▶ _Stated task_: Report each line of the data that has "rigid" somewhere in it.

## BEGIN

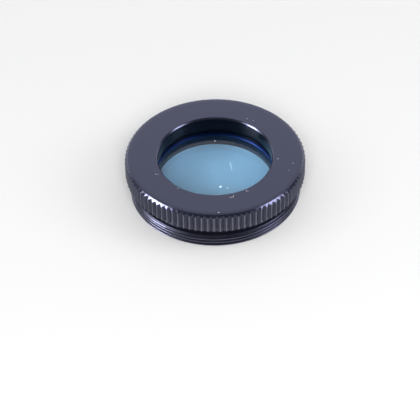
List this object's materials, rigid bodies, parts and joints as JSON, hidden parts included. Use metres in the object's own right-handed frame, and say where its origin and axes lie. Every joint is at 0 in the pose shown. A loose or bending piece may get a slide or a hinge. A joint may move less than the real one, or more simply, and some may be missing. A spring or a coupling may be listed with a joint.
{
  "type": "telescope eyepiece filter",
  "caption": "Round eyepiece filter: a tinted glass disc in a shallow black cell with a knurled rim and a male barrel thread, clamped by a slotted ring.",
  "frame": {"origin": "on the optical axis at the free end of the male thread, which is the plane the filter stands on", "axes": "+Z along the optical axis, from the threaded end towards the plain front face; the part is round, so +X and +Y are free, and the ring's spanner slots lie along X"},
  "size_m": [0.03, 0.03, 0.0073],
  "materials": {
    "black_anodise": "satin black anodised",
    "tinted_glass": "polished, light blue tint",
    "ring_anodise": "matt black anodised"
  },
  "bodies": {
    "root": {"filter_cell": "black_anodise", "filter_glass": "tinted_glass", "retaining_ring": "ring_anodise"}
  },
  "joints": []
}
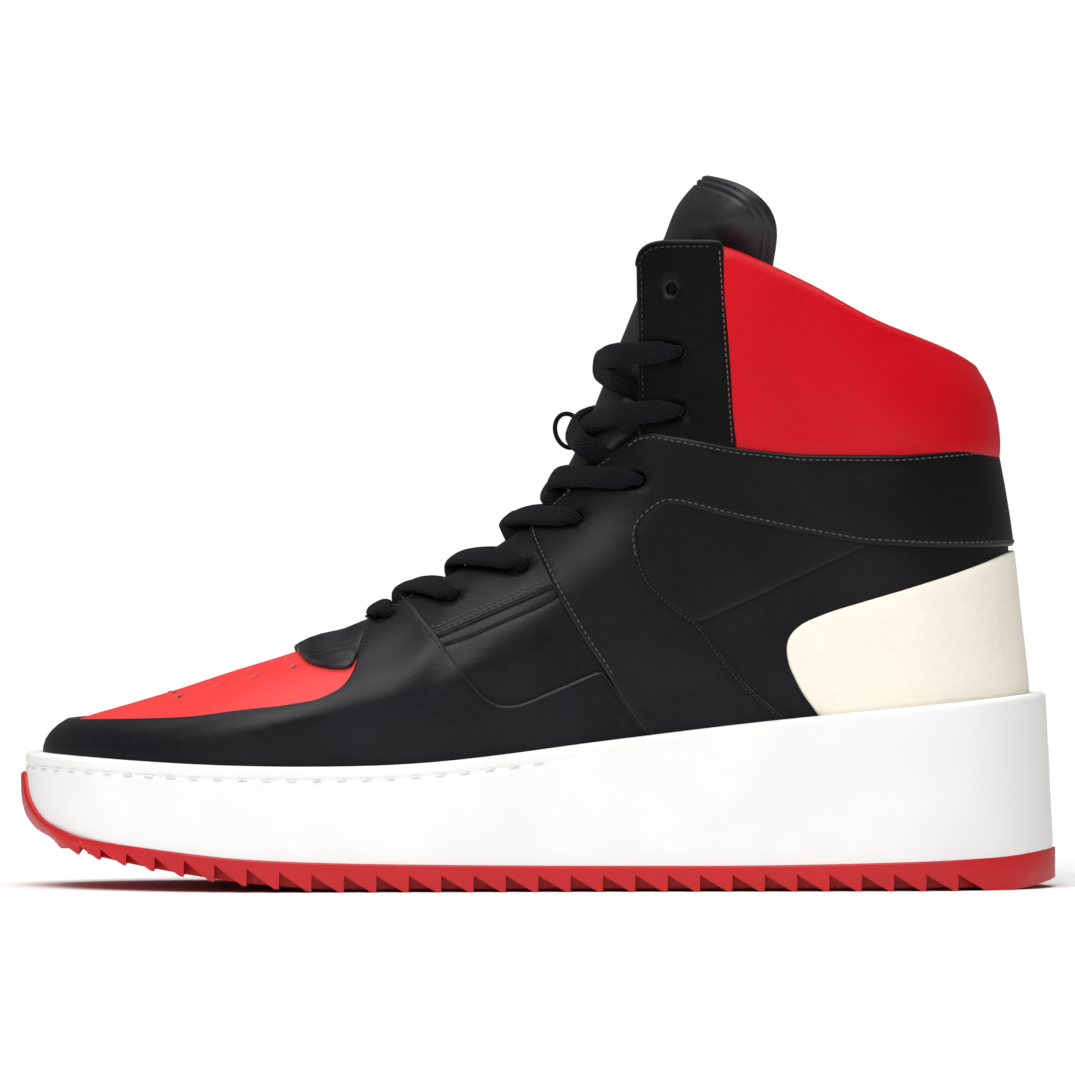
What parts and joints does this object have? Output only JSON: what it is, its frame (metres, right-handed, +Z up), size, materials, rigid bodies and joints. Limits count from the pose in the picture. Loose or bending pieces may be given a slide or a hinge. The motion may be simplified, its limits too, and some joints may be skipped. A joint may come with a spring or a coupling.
{
  "type": "basketball high top",
  "caption": "Left basketball high top: layered leather upper with a padded collar, laced throat and sprung padded tongue on a rubber cupsole with a sawtooth outsole.",
  "frame": {"origin": "on the ground, under the middle of the shoe's length and width", "axes": "+X points from the toe to the heel, +Z is up, and -Y is the outer (lateral) side of this left shoe"},
  "size_m": [0.3108, 0.1097, 0.2127],
  "materials": {
    "black_leather": "soft semi-matt, finely grained",
    "red_leather": "soft semi-gloss, finely grained",
    "cream_leather": "smooth semi-matt",
    "red_rubber": "moulded, semi-matt",
    "white_rubber": "moulded, smooth semi-matt",
    "lining": "knitted textile on a thin foam",
    "foam": "open-cell foam",
    "eva": "closed-cell foam",
    "board": "pressed fibre",
    "insole": "brushed textile over foam",
    "steel": "plain",
    "lace": "woven",
    "aglet": "glossy"
  },
  "bodies": {
    "shoe": {"aglet_lateral": "aglet", "aglet_medial": "aglet", "collar": "red_leather", "collar_eyestay_lateral": "black_leather", "collar_eyestay_medial": "black_leather", "collar_foam": "foam", "collar_lining": "lining", "cupsole": "white_rubber", "eyelet_facing_lateral": "lining", "eyelet_facing_medial": "lining", "heel_counter": "cream_leather", "heel_stiffener": "board", "lace": "lace", "lasting_board": "board", "lining": "lining", "lower_eyestay_lateral": "black_leather", "lower_eyestay_medial": "black_leather", "midsole_wedge": "eva", "mudguard": "black_leather", "outsole": "red_rubber", "rear_quarter_lateral": "black_leather", "rear_quarter_medial": "black_leather", "saddle_strap": "black_leather", "shank": "steel", "side_fin_lateral": "black_leather", "side_fin_medial": "black_leather", "side_panel_lateral": "black_leather", "side_panel_medial": "black_leather", "throat_tab": "black_leather", "toe_puff": "board", "vamp": "red_leather"},
    "tongue": {"tongue_outer": "black_leather", "tongue_foam": "foam", "tongue_lining": "lining"},
    "insole": {"insole": "insole"}
  },
  "joints": [
    {"name": "tongue_hinge", "type": "hinge", "parent": "shoe", "child": "tongue", "pos_m": [-0.056, 0, 0.07], "axis": [0, 1, 0], "range_deg": [0, 12], "stiffness_Nm_per_rad": 0.3, "springref_deg": -20.05},
    {"name": "insole_lift", "type": "hinge", "parent": "shoe", "child": "insole", "pos_m": [-0.14, 0, 0.03], "axis": [0, -1, 0], "range_deg": [0, 4]}
  ]
}
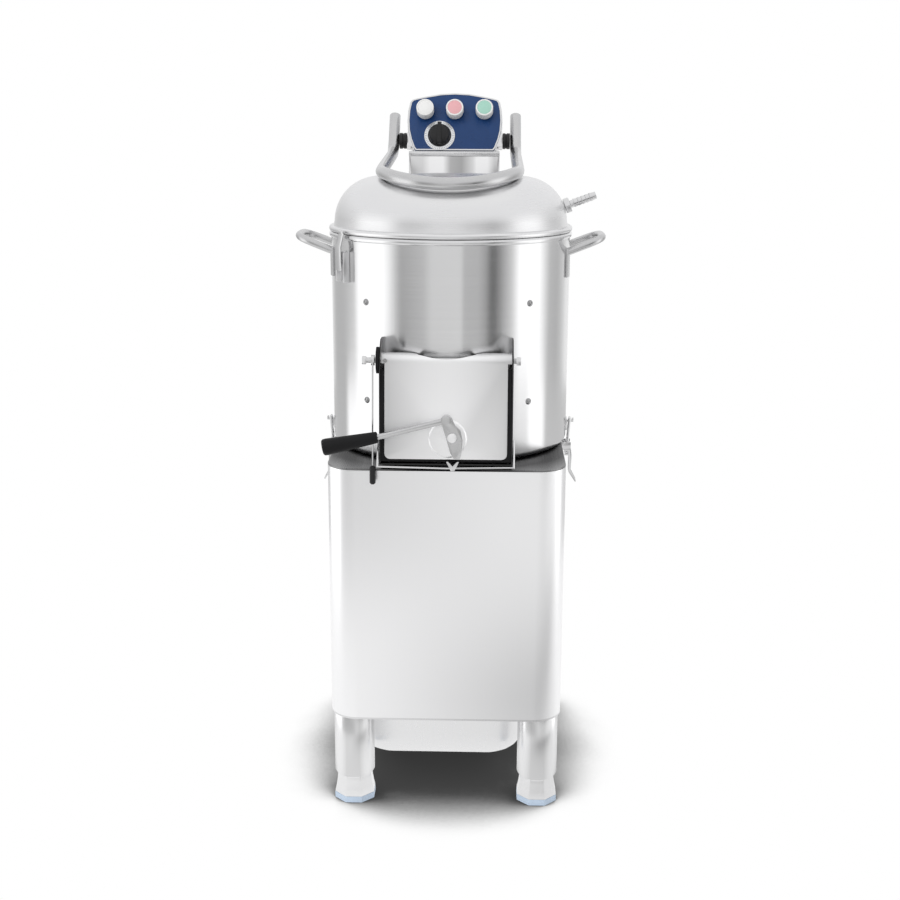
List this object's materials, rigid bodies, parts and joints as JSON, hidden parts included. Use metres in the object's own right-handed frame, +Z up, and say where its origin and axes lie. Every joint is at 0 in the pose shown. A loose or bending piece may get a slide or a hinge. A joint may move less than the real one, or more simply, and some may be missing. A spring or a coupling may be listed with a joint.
{
  "type": "electric potato peeler",
  "caption": "Floor-standing electric potato peeler with a stainless drum on a motor cabinet, a hinged dome lid, a latched outlet door, a control head and a waste pan.",
  "frame": {"origin": "on the floor, under the axis of the drum", "axes": "+X to the right seen from the front, +Y to the rear, +Z up; the outlet door and the controls face -Y"},
  "size_m": [0.493, 0.5284, 1.1065],
  "materials": {
    "satin_steel": "satin brushed stainless sheet",
    "polished_steel": "polished stainless bar and tube",
    "dark_steel": "dark painted bracket",
    "cast_metal": "machined cast iron",
    "motor_paint": "grey-blue motor paint",
    "grit": "bonded abrasive grit",
    "blue_paint": "blue satin enamel",
    "black_plastic": "black moulded plastic",
    "black_rubber": "black rubber",
    "white_plastic": "white moulded plastic",
    "pale_metal": "brushed dial plate",
    "foot_steel": "satin steel sleeve with a blue-grey pad"
  },
  "bodies": {
    "base": {"cabinet_shell": "satin_steel", "deck_plate": "satin_steel", "cabinet_floor": "satin_steel", "rear_panel": "satin_steel", "leg_front_left": "satin_steel", "leg_front_right": "satin_steel", "leg_rear_left": "satin_steel", "leg_rear_right": "satin_steel", "drum_shell": "satin_steel", "abrasive_liner": "grit", "outlet_frame": "satin_steel", "latch_wire": "polished_steel", "handle_right": "polished_steel", "handle_left": "polished_steel", "lid_keeper": "satin_steel", "clamp_keeper_right": "satin_steel", "clamp_keeper_left": "satin_steel", "clamp_base_right": "satin_steel", "clamp_base_left": "satin_steel", "rear_column": "satin_steel", "head_housing": "satin_steel", "head_fascia": "blue_paint", "dial_ring": "pale_metal", "pivot_bushing_right": "black_plastic", "pivot_bushing_left": "black_plastic", "bearing_housing": "cast_metal", "motor": "motor_paint", "motor_bracket": "dark_steel", "drive_belt": "black_rubber", "drain_pipe": "satin_steel", "cable_gland": "black_rubber"},
    "lid": {"lid_dome": "satin_steel", "yoke_handle": "polished_steel", "lid_spout": "polished_steel"},
    "hasp": {"lid_hasp": "polished_steel"},
    "door": {"door_panel": "satin_steel", "hinge_rod": "polished_steel", "door_seal": "black_rubber", "sensor_arm": "polished_steel", "sensor_magnet": "black_plastic"},
    "latch": {"latch_lever": "polished_steel", "lever_grip": "black_plastic"},
    "button_left": {"button_left": "white_plastic"},
    "button_middle": {"button_middle": "white_plastic"},
    "button_right": {"button_right": "white_plastic"},
    "timer_knob": {"timer_knob": "black_plastic"},
    "clamp_lever_right": {"clamp_lever_right": "polished_steel"},
    "clamp_lever_left": {"clamp_lever_left": "polished_steel"},
    "clamp_rod_right": {"clamp_rod_right": "polished_steel"},
    "clamp_rod_left": {"clamp_rod_left": "polished_steel"},
    "filter_pan": {"filter_pan": "satin_steel"},
    "drive": {"abrasive_disc": "grit", "drive_shaft": "cast_metal", "large_pulley": "cast_metal"},
    "motor_pulley": {"motor_pulley": "cast_metal"},
    "foot_front_left": {"foot_front_left": "foot_steel"},
    "foot_front_right": {"foot_front_right": "foot_steel"},
    "foot_rear_left": {"foot_rear_left": "foot_steel"},
    "foot_rear_right": {"foot_rear_right": "foot_steel"}
  },
  "joints": [
    {"name": "lid_hinge", "type": "hinge", "parent": "base", "child": "lid", "pos_m": [0, 0.228, 1.026], "axis": [-1, 0, 0], "range_deg": [0, 95]},
    {"name": "hasp_hinge", "type": "hinge", "parent": "lid", "child": "hasp", "pos_m": [-0.16299, -0.10994, 0.89585], "axis": [-0.5592, 0.829, 0], "range_deg": [0, 75]},
    {"name": "door_hinge", "type": "hinge", "parent": "base", "child": "door", "pos_m": [0, -0.205, 0.716], "axis": [-1, 0, 0], "range_deg": [0, 100]},
    {"name": "latch_pivot", "type": "hinge", "parent": "door", "child": "latch", "pos_m": [0.0095, -0.23299, 0.6054], "axis": [0, 0.9925, -0.1219], "range_deg": [0, 35]},
    {"name": "button_left_press", "type": "slide", "parent": "base", "child": "button_left", "axis": [0, 0.9272, -0.3746], "range_m": [0, 0.004], "stiffness_N_per_m": 600},
    {"name": "button_middle_press", "type": "slide", "parent": "base", "child": "button_middle", "axis": [0, 0.9272, -0.3746], "range_m": [0, 0.004], "stiffness_N_per_m": 600},
    {"name": "button_right_press", "type": "slide", "parent": "base", "child": "button_right", "axis": [0, 0.9272, -0.3746], "range_m": [0, 0.004], "stiffness_N_per_m": 600},
    {"name": "timer_turn", "type": "hinge", "parent": "base", "child": "timer_knob", "pos_m": [-0.026, 0.21912, 1.03503], "axis": [0, 0.9272, -0.3746], "range_deg": [0, 300]},
    {"name": "clamp_lever_right_hinge", "type": "hinge", "parent": "base", "child": "clamp_lever_right", "pos_m": [0.194, 0, 0.54], "axis": [0, -1, 0], "range_deg": [0, 90]},
    {"name": "clamp_rod_right_hinge", "type": "hinge", "parent": "clamp_lever_right", "child": "clamp_rod_right", "pos_m": [0.1928, 0, 0.53], "axis": [0, -1, 0], "range_deg": [-78, 0]},
    {"name": "clamp_lever_left_hinge", "type": "hinge", "parent": "base", "child": "clamp_lever_left", "pos_m": [-0.194, 0, 0.54], "axis": [0, 1, 0], "range_deg": [0, 90]},
    {"name": "clamp_rod_left_hinge", "type": "hinge", "parent": "clamp_lever_left", "child": "clamp_rod_left", "pos_m": [-0.1928, 0, 0.53], "axis": [0, 1, 0], "range_deg": [-78, 0]},
    {"name": "pan_slide", "type": "slide", "parent": "base", "child": "filter_pan", "axis": [1, 0, 0], "range_m": [0, 0.3]},
    {"name": "drive_spin", "type": "hinge", "parent": "base", "child": "drive", "pos_m": [0, 0, 0.5], "axis": [0, 0, 1], "continuous": true},
    {"name": "motor_spin", "type": "hinge", "parent": "base", "child": "motor_pulley", "pos_m": [0, 0.135, 0.395], "axis": [0, 0, 1], "continuous": true},
    {"name": "foot_front_left_level", "type": "slide", "parent": "base", "child": "foot_front_left", "axis": [0, 0, -1], "range_m": [0, 0.02]},
    {"name": "foot_front_right_level", "type": "slide", "parent": "base", "child": "foot_front_right", "axis": [0, 0, -1], "range_m": [0, 0.02]},
    {"name": "foot_rear_left_level", "type": "slide", "parent": "base", "child": "foot_rear_left", "axis": [0, 0, -1], "range_m": [0, 0.02]},
    {"name": "foot_rear_right_level", "type": "slide", "parent": "base", "child": "foot_rear_right", "axis": [0, 0, -1], "range_m": [0, 0.02]}
  ],
  "couplings": [
    {"joint": "clamp_rod_right_hinge", "follows": "clamp_lever_right_hinge", "ratio": -0.86},
    {"joint": "clamp_rod_left_hinge", "follows": "clamp_lever_left_hinge", "ratio": -0.86},
    {"joint": "motor_spin", "follows": "drive_spin", "ratio": 4.5455}
  ]
}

## END

▶ _Result below_:
List this object's materials, rigid bodies, parts and joints as JSON, hidden parts included. Use metres in the object's own right-handed frame, and say where its origin and axes lie. Every joint is at 0 in the pose shown. A loose or bending piece may get a slide or a hinge. A joint may move less than the real one, or more simply, and some may be missing. A spring or a coupling may be listed with a joint.
What parts and joints does this object have? Output only JSON: what it is, its frame (metres, right-handed, +Z up), size, materials, rigid bodies and joints. Limits count from the pose in the picture. Loose or bending pieces may be given a slide or a hinge. The motion may be simplified, its limits too, and some joints may be skipped. A joint may come with a spring or a coupling.
List this object's materials, rigid bodies, parts and joints as JSON, hidden parts included. Use metres in the object's own right-handed frame, +Z up, and say where its origin and axes lie. Every joint is at 0 in the pose shown. A loose or bending piece may get a slide or a hinge. A joint may move less than the real one, or more simply, and some may be missing. A spring or a coupling may be listed with a joint.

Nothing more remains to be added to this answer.